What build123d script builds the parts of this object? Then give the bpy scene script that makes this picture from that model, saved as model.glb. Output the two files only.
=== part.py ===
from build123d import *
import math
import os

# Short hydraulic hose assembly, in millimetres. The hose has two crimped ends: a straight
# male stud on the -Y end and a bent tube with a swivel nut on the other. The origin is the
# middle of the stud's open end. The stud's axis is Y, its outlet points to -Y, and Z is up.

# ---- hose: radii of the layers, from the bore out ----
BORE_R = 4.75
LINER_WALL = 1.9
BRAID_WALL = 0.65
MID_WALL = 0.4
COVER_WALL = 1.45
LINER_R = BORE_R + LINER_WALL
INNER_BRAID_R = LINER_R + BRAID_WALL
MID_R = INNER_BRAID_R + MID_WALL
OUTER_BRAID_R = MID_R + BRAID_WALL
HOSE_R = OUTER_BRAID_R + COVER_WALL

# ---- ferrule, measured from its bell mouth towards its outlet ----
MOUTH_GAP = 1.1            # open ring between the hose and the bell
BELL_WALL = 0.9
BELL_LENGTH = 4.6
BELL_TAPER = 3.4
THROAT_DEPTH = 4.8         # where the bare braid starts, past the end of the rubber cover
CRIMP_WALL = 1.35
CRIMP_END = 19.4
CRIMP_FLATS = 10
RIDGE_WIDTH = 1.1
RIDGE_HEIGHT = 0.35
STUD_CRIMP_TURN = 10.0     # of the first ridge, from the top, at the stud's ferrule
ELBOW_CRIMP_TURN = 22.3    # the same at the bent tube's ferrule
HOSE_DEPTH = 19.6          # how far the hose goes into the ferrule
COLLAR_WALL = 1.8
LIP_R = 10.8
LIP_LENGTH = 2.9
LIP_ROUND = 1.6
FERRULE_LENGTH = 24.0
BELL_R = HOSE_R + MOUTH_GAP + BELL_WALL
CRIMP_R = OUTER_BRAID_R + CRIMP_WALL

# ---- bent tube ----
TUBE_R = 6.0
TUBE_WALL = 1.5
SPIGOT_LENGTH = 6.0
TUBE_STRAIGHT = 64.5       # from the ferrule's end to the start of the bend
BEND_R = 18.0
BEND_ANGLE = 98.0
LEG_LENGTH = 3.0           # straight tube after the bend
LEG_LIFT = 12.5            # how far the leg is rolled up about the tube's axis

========

A number is the only answer here: how many lines of the material above contain "from"?

- [WRITTEN SOLUTION] 6